What is required: Write out all of the data exactly as it appears.
**** Material supplied
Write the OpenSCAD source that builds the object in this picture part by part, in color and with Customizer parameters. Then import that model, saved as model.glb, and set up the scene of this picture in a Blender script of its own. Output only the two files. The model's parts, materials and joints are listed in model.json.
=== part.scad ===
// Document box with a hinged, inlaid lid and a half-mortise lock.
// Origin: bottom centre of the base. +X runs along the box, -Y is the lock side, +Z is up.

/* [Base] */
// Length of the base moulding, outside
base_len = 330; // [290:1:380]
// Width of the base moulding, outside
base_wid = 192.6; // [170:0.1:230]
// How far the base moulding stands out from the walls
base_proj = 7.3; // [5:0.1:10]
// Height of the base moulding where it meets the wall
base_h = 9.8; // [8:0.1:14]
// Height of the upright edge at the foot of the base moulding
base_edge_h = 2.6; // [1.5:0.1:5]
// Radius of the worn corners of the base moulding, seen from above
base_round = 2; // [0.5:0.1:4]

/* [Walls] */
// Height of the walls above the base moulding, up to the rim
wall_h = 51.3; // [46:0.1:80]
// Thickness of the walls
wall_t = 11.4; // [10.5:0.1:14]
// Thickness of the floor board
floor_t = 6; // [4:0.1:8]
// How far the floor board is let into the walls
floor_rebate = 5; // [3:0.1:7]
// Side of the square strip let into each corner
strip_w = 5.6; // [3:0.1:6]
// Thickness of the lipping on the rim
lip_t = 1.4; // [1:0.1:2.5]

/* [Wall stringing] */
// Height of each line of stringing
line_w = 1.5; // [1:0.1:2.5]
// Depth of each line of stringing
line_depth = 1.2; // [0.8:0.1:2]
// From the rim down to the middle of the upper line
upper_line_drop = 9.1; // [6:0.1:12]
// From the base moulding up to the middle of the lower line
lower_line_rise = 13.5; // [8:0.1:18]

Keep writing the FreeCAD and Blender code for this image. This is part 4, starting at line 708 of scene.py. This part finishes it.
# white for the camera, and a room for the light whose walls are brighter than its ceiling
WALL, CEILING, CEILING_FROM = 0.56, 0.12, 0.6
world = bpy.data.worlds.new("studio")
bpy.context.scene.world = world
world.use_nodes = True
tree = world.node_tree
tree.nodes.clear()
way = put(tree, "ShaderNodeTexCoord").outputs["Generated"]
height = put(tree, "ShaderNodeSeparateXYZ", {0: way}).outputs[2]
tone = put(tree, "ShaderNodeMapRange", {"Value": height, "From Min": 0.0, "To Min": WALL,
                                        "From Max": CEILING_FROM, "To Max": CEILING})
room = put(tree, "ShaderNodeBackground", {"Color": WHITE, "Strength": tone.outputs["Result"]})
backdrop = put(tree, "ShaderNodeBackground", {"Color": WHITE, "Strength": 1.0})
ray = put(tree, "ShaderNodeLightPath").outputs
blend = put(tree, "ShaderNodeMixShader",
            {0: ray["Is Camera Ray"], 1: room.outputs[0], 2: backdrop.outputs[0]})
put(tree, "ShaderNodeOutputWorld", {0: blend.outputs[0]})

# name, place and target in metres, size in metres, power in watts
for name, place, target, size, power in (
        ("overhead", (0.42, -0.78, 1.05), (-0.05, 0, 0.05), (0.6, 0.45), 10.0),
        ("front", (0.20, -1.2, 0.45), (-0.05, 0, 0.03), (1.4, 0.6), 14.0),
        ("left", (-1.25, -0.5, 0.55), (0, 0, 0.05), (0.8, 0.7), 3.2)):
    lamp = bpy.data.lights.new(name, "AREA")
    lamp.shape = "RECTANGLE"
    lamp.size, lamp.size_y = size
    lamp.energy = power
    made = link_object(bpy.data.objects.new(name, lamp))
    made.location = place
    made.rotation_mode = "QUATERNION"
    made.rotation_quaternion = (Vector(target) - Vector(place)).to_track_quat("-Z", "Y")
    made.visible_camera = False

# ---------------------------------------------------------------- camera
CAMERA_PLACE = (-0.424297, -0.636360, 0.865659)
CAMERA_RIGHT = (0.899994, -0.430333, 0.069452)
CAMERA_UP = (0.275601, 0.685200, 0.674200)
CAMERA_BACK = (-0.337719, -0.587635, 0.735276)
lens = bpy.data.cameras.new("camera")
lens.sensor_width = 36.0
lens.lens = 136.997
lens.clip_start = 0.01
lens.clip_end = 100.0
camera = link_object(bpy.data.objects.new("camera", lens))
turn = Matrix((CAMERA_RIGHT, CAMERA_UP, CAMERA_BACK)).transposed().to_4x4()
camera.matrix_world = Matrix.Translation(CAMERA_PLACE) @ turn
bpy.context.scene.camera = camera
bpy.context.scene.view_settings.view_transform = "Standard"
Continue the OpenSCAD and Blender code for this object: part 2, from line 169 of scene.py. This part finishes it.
********
Solved exercise:
Write the OpenSCAD source that builds the object in this picture part by part, in color and with Customizer parameters. Then import that model, saved as model.glb, and set up the scene of this picture in a Blender script of its own. Output only the two files. The model's parts, materials and joints are listed in model.json.
=== part.scad ===
// Document box with a hinged, inlaid lid and a half-mortise lock.
// Origin: bottom centre of the base. +X runs along the box, -Y is the lock side, +Z is up.

/* [Base] */
// Length of the base moulding, outside
base_len = 330; // [290:1:380]
// Width of the base moulding, outside
base_wid = 192.6; // [170:0.1:230]
// How far the base moulding stands out from the walls
base_proj = 7.3; // [5:0.1:10]
// Height of the base moulding where it meets the wall
base_h = 9.8; // [8:0.1:14]
// Height of the upright edge at the foot of the base moulding
base_edge_h = 2.6; // [1.5:0.1:5]
// Radius of the worn corners of the base moulding, seen from above
base_round = 2; // [0.5:0.1:4]

/* [Walls] */
// Height of the walls above the base moulding, up to the rim
wall_h = 51.3; // [46:0.1:80]
// Thickness of the walls
wall_t = 11.4; // [10.5:0.1:14]
// Thickness of the floor board
floor_t = 6; // [4:0.1:8]
// How far the floor board is let into the walls
floor_rebate = 5; // [3:0.1:7]
// Side of the square strip let into each corner
strip_w = 5.6; // [3:0.1:6]
// Thickness of the lipping on the rim
lip_t = 1.4; // [1:0.1:2.5]

/* [Wall stringing] */
// Height of each line of stringing
line_w = 1.5; // [1:0.1:2.5]
// Depth of each line of stringing
line_depth = 1.2; // [0.8:0.1:2]
// From the rim down to the middle of the upper line
upper_line_drop = 9.1; // [6:0.1:12]
// From the base moulding up to the middle of the lower line
lower_line_rise = 13.5; // [8:0.1:18]

Keep writing the FreeCAD and Blender code for this image. This is part 4, starting at line 708 of scene.py. This part finishes it.
# white for the camera, and a room for the light whose walls are brighter than its ceiling
WALL, CEILING, CEILING_FROM = 0.56, 0.12, 0.6
world = bpy.data.worlds.new("studio")
bpy.context.scene.world = world
world.use_nodes = True
tree = world.node_tree
tree.nodes.clear()
way = put(tree, "ShaderNodeTexCoord").outputs["Generated"]
height = put(tree, "ShaderNodeSeparateXYZ", {0: way}).outputs[2]
tone = put(tree, "ShaderNodeMapRange", {"Value": height, "From Min": 0.0, "To Min": WALL,
                                        "From Max": CEILING_FROM, "To Max": CEILING})
room = put(tree, "ShaderNodeBackground", {"Color": WHITE, "Strength": tone.outputs["Result"]})
backdrop = put(tree, "ShaderNodeBackground", {"Color": WHITE, "Strength": 1.0})
ray = put(tree, "ShaderNodeLightPath").outputs
blend = put(tree, "ShaderNodeMixShader",
            {0: ray["Is Camera Ray"], 1: room.outputs[0], 2: backdrop.outputs[0]})
put(tree, "ShaderNodeOutputWorld", {0: blend.outputs[0]})

# name, place and target in metres, size in metres, power in watts
for name, place, target, size, power in (
        ("overhead", (0.42, -0.78, 1.05), (-0.05, 0, 0.05), (0.6, 0.45), 10.0),
        ("front", (0.20, -1.2, 0.45), (-0.05, 0, 0.03), (1.4, 0.6), 14.0),
        ("left", (-1.25, -0.5, 0.55), (0, 0, 0.05), (0.8, 0.7), 3.2)):
    lamp = bpy.data.lights.new(name, "AREA")
    lamp.shape = "RECTANGLE"
    lamp.size, lamp.size_y = size
    lamp.energy = power
    made = link_object(bpy.data.objects.new(name, lamp))
    made.location = place
    made.rotation_mode = "QUATERNION"
    made.rotation_quaternion = (Vector(target) - Vector(place)).to_track_quat("-Z", "Y")
    made.visible_camera = False

# ---------------------------------------------------------------- camera
CAMERA_PLACE = (-0.424297, -0.636360, 0.865659)
CAMERA_RIGHT = (0.899994, -0.430333, 0.069452)
CAMERA_UP = (0.275601, 0.685200, 0.674200)
CAMERA_BACK = (-0.337719, -0.587635, 0.735276)
lens = bpy.data.cameras.new("camera")
lens.sensor_width = 36.0
lens.lens = 136.997
lens.clip_start = 0.01
lens.clip_end = 100.0
camera = link_object(bpy.data.objects.new("camera", lens))
turn = Matrix((CAMERA_RIGHT, CAMERA_UP, CAMERA_BACK)).transposed().to_4x4()
camera.matrix_world = Matrix.Translation(CAMERA_PLACE) @ turn
bpy.context.scene.camera = camera
bpy.context.scene.view_settings.view_transform = "Standard"
Continue the OpenSCAD and Blender code for this object: part 2, from line 169 of scene.py. This part finishes it.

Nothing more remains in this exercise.